* [To do]: Reproduce this listing in full.
───── Supplied information ─────
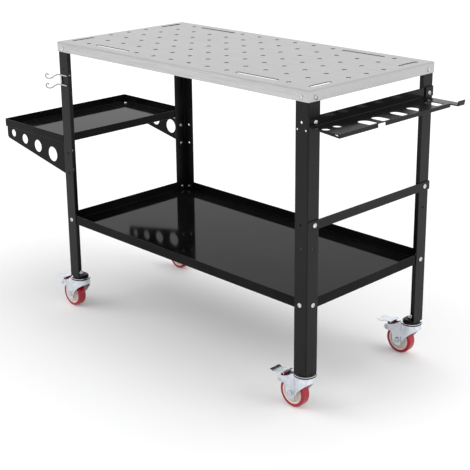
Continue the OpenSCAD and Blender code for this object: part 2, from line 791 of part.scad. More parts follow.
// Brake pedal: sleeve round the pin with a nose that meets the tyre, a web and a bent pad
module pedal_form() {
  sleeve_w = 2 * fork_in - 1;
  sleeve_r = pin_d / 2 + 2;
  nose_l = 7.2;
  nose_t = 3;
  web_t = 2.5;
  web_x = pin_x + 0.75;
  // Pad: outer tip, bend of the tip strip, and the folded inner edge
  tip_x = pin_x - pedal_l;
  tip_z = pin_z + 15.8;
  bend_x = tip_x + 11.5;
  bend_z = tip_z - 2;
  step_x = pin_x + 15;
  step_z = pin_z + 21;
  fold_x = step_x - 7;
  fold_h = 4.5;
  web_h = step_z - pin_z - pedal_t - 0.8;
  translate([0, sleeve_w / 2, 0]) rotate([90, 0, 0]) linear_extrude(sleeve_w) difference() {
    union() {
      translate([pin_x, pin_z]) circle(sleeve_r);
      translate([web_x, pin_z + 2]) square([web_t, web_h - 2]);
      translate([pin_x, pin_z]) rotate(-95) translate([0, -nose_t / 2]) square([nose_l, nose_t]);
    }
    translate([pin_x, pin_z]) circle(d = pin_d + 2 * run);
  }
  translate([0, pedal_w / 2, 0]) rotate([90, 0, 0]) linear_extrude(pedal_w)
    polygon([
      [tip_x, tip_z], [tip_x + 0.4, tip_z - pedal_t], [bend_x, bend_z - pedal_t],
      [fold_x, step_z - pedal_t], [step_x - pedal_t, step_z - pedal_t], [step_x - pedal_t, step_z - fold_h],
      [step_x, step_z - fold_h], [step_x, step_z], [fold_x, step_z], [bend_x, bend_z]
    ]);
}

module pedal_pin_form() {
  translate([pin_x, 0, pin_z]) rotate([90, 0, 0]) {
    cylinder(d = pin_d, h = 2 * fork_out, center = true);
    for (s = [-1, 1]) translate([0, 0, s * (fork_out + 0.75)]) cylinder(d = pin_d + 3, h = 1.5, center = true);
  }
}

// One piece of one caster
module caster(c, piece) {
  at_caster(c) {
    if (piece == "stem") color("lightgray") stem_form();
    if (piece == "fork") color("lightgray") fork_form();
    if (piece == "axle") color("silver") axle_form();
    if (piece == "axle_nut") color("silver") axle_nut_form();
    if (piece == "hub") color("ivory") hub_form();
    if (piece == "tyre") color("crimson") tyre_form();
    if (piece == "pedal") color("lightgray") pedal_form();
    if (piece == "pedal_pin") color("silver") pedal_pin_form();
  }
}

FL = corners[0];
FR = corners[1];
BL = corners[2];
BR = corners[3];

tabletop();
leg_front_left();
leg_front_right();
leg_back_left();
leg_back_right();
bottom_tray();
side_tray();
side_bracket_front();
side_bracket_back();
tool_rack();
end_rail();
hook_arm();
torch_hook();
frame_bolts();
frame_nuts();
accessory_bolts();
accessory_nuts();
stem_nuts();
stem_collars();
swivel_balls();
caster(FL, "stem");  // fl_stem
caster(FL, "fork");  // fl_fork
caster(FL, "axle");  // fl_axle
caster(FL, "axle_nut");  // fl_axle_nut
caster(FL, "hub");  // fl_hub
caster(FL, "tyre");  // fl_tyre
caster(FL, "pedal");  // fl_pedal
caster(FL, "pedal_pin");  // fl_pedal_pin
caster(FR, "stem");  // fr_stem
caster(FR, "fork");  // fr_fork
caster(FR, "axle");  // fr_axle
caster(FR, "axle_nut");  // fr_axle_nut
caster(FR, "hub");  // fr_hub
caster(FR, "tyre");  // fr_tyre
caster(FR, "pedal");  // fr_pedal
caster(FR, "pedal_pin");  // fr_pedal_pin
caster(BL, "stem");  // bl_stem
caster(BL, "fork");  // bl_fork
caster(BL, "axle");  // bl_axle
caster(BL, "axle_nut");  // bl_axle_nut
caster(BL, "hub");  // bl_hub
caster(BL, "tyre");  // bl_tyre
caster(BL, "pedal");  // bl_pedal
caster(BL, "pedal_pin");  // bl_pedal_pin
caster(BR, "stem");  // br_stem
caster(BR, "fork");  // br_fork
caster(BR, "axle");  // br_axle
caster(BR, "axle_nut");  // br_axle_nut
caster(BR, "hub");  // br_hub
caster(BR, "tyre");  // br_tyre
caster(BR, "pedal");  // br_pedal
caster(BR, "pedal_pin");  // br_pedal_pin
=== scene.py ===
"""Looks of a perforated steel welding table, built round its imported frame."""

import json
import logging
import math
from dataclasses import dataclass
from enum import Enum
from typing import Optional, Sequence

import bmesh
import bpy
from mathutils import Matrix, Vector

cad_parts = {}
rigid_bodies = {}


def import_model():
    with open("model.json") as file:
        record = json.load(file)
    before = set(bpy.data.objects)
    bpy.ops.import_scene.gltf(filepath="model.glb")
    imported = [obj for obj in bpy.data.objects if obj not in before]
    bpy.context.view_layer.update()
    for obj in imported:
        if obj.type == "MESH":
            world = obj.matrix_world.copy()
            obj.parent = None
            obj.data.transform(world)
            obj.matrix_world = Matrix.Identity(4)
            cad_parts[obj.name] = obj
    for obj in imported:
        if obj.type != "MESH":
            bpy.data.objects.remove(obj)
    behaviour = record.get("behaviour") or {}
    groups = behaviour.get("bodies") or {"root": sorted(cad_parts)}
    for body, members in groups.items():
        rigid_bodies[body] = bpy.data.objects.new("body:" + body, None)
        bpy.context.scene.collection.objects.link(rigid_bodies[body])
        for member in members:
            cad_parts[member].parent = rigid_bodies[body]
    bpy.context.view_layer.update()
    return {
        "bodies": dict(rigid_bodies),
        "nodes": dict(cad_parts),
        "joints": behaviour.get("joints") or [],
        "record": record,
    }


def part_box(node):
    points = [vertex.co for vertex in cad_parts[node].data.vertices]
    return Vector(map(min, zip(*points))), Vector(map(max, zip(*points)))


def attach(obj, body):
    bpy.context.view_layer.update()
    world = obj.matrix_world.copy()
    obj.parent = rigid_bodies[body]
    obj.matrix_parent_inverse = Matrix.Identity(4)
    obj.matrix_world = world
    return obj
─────
* [Output of the task]:
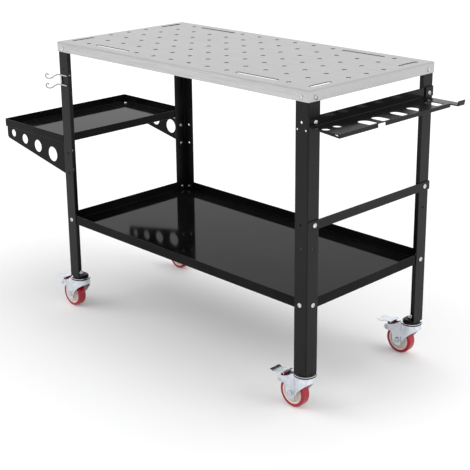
Continue the OpenSCAD and Blender code for this object: part 2, from line 791 of part.scad. More parts follow.
// Brake pedal: sleeve round the pin with a nose that meets the tyre, a web and a bent pad
module pedal_form() {
  sleeve_w = 2 * fork_in - 1;
  sleeve_r = pin_d / 2 + 2;
  nose_l = 7.2;
  nose_t = 3;
  web_t = 2.5;
  web_x = pin_x + 0.75;
  // Pad: outer tip, bend of the tip strip, and the folded inner edge
  tip_x = pin_x - pedal_l;
  tip_z = pin_z + 15.8;
  bend_x = tip_x + 11.5;
  bend_z = tip_z - 2;
  step_x = pin_x + 15;
  step_z = pin_z + 21;
  fold_x = step_x - 7;
  fold_h = 4.5;
  web_h = step_z - pin_z - pedal_t - 0.8;
  translate([0, sleeve_w / 2, 0]) rotate([90, 0, 0]) linear_extrude(sleeve_w) difference() {
    union() {
      translate([pin_x, pin_z]) circle(sleeve_r);
      translate([web_x, pin_z + 2]) square([web_t, web_h - 2]);
      translate([pin_x, pin_z]) rotate(-95) translate([0, -nose_t / 2]) square([nose_l, nose_t]);
    }
    translate([pin_x, pin_z]) circle(d = pin_d + 2 * run);
  }
  translate([0, pedal_w / 2, 0]) rotate([90, 0, 0]) linear_extrude(pedal_w)
    polygon([
      [tip_x, tip_z], [tip_x + 0.4, tip_z - pedal_t], [bend_x, bend_z - pedal_t],
      [fold_x, step_z - pedal_t], [step_x - pedal_t, step_z - pedal_t], [step_x - pedal_t, step_z - fold_h],
      [step_x, step_z - fold_h], [step_x, step_z], [fold_x, step_z], [bend_x, bend_z]
    ]);
}

module pedal_pin_form() {
  translate([pin_x, 0, pin_z]) rotate([90, 0, 0]) {
    cylinder(d = pin_d, h = 2 * fork_out, center = true);
    for (s = [-1, 1]) translate([0, 0, s * (fork_out + 0.75)]) cylinder(d = pin_d + 3, h = 1.5, center = true);
  }
}

// One piece of one caster
module caster(c, piece) {
  at_caster(c) {
    if (piece == "stem") color("lightgray") stem_form();
    if (piece == "fork") color("lightgray") fork_form();
    if (piece == "axle") color("silver") axle_form();
    if (piece == "axle_nut") color("silver") axle_nut_form();
    if (piece == "hub") color("ivory") hub_form();
    if (piece == "tyre") color("crimson") tyre_form();
    if (piece == "pedal") color("lightgray") pedal_form();
    if (piece == "pedal_pin") color("silver") pedal_pin_form();
  }
}

FL = corners[0];
FR = corners[1];
BL = corners[2];
BR = corners[3];

tabletop();
leg_front_left();
leg_front_right();
leg_back_left();
leg_back_right();
bottom_tray();
side_tray();
side_bracket_front();
side_bracket_back();
tool_rack();
end_rail();
hook_arm();
torch_hook();
frame_bolts();
frame_nuts();
accessory_bolts();
accessory_nuts();
stem_nuts();
stem_collars();
swivel_balls();
caster(FL, "stem");  // fl_stem
caster(FL, "fork");  // fl_fork
caster(FL, "axle");  // fl_axle
caster(FL, "axle_nut");  // fl_axle_nut
caster(FL, "hub");  // fl_hub
caster(FL, "tyre");  // fl_tyre
caster(FL, "pedal");  // fl_pedal
caster(FL, "pedal_pin");  // fl_pedal_pin
caster(FR, "stem");  // fr_stem
caster(FR, "fork");  // fr_fork
caster(FR, "axle");  // fr_axle
caster(FR, "axle_nut");  // fr_axle_nut
caster(FR, "hub");  // fr_hub
caster(FR, "tyre");  // fr_tyre
caster(FR, "pedal");  // fr_pedal
caster(FR, "pedal_pin");  // fr_pedal_pin
caster(BL, "stem");  // bl_stem
caster(BL, "fork");  // bl_fork
caster(BL, "axle");  // bl_axle
caster(BL, "axle_nut");  // bl_axle_nut
caster(BL, "hub");  // bl_hub
caster(BL, "tyre");  // bl_tyre
caster(BL, "pedal");  // bl_pedal
caster(BL, "pedal_pin");  // bl_pedal_pin
caster(BR, "stem");  // br_stem
caster(BR, "fork");  // br_fork
caster(BR, "axle");  // br_axle
caster(BR, "axle_nut");  // br_axle_nut
caster(BR, "hub");  // br_hub
caster(BR, "tyre");  // br_tyre
caster(BR, "pedal");  // br_pedal
caster(BR, "pedal_pin");  // br_pedal_pin
=== scene.py ===
"""Looks of a perforated steel welding table, built round its imported frame."""

import json
import logging
import math
from dataclasses import dataclass
from enum import Enum
from typing import Optional, Sequence

import bmesh
import bpy
from mathutils import Matrix, Vector

cad_parts = {}
rigid_bodies = {}


def import_model():
    with open("model.json") as file:
        record = json.load(file)
    before = set(bpy.data.objects)
    bpy.ops.import_scene.gltf(filepath="model.glb")
    imported = [obj for obj in bpy.data.objects if obj not in before]
    bpy.context.view_layer.update()
    for obj in imported:
        if obj.type == "MESH":
            world = obj.matrix_world.copy()
            obj.parent = None
            obj.data.transform(world)
            obj.matrix_world = Matrix.Identity(4)
            cad_parts[obj.name] = obj
    for obj in imported:
        if obj.type != "MESH":
            bpy.data.objects.remove(obj)
    behaviour = record.get("behaviour") or {}
    groups = behaviour.get("bodies") or {"root": sorted(cad_parts)}
    for body, members in groups.items():
        rigid_bodies[body] = bpy.data.objects.new("body:" + body, None)
        bpy.context.scene.collection.objects.link(rigid_bodies[body])
        for member in members:
            cad_parts[member].parent = rigid_bodies[body]
    bpy.context.view_layer.update()
    return {
        "bodies": dict(rigid_bodies),
        "nodes": dict(cad_parts),
        "joints": behaviour.get("joints") or [],
        "record": record,
    }


def part_box(node):
    points = [vertex.co for vertex in cad_parts[node].data.vertices]
    return Vector(map(min, zip(*points))), Vector(map(max, zip(*points)))


def attach(obj, body):
    bpy.context.view_layer.update()
    world = obj.matrix_world.copy()
    obj.parent = rigid_bodies[body]
    obj.matrix_parent_inverse = Matrix.Identity(4)
    obj.matrix_world = world
    return obj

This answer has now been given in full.